Records for processing start
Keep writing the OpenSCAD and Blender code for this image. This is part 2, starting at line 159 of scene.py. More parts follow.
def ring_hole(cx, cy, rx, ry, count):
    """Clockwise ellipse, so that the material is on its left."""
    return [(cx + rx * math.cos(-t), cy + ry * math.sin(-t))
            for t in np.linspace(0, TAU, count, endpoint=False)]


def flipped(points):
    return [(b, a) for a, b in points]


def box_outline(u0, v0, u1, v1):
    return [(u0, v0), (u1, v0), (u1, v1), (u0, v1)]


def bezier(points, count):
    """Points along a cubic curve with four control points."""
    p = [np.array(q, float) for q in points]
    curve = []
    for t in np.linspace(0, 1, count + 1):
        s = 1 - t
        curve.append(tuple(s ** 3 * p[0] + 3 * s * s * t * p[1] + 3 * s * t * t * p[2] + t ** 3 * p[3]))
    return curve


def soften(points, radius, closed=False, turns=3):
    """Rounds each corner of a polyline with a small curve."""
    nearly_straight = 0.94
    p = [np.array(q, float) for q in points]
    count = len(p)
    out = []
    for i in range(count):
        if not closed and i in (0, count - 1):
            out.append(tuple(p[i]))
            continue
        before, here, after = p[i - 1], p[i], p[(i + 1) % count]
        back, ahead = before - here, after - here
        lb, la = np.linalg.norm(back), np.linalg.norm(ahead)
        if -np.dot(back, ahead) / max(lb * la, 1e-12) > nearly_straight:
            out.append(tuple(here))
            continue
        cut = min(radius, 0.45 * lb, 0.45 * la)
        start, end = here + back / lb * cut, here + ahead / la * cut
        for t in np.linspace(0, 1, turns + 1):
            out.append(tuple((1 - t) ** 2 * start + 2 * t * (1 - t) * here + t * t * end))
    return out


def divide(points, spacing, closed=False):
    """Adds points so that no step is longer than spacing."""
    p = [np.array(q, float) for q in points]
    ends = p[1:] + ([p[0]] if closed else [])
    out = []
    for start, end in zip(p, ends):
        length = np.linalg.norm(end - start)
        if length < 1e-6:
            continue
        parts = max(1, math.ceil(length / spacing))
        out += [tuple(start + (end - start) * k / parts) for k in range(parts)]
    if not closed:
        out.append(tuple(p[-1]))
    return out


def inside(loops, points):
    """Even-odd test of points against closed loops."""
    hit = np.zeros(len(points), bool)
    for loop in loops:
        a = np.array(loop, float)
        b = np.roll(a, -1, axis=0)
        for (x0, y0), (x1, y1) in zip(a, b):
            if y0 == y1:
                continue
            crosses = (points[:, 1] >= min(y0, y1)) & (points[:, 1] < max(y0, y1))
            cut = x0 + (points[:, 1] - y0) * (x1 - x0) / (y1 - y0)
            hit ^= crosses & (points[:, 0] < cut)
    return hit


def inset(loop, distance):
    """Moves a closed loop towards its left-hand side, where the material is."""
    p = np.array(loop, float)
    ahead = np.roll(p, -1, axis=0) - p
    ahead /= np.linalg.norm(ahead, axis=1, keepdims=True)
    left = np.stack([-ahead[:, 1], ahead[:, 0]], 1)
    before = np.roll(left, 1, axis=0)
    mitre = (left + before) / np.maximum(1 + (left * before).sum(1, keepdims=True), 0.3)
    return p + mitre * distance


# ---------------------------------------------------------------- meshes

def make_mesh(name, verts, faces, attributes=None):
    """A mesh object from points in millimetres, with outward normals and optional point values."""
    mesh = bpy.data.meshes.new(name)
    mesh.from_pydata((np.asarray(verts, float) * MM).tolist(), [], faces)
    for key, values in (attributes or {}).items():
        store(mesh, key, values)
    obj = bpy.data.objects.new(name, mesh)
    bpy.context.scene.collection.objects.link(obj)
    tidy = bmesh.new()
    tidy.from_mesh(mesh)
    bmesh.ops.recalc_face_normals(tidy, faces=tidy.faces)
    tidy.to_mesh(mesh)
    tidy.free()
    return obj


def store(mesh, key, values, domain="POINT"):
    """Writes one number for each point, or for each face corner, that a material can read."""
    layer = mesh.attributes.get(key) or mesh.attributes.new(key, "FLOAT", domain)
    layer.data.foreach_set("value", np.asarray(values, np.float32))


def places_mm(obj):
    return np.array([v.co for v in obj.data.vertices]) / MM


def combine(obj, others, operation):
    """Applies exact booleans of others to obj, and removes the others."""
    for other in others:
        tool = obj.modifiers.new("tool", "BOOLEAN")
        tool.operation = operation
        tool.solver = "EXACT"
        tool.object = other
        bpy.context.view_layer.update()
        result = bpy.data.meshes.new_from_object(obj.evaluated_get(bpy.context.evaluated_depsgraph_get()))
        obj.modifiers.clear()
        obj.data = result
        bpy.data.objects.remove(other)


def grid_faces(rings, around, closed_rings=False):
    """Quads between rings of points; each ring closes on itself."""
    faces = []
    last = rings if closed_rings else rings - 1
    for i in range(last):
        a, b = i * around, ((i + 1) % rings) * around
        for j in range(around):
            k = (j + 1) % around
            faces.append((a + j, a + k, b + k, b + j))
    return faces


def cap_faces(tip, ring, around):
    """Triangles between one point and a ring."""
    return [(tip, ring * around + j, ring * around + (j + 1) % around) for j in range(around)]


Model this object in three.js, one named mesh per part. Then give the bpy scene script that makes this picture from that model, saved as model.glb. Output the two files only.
Records for processing end
**Exercise objective**.
Pull out each line of the entries that contains "this".

**Answer**.
Keep writing the OpenSCAD and Blender code for this image. This is part 2, starting at line 159 of scene.py. More parts follow.
Model this object in three.js, one named mesh per part. Then give the bpy scene script that makes this picture from that model, saved as model.glb. Output the two files only.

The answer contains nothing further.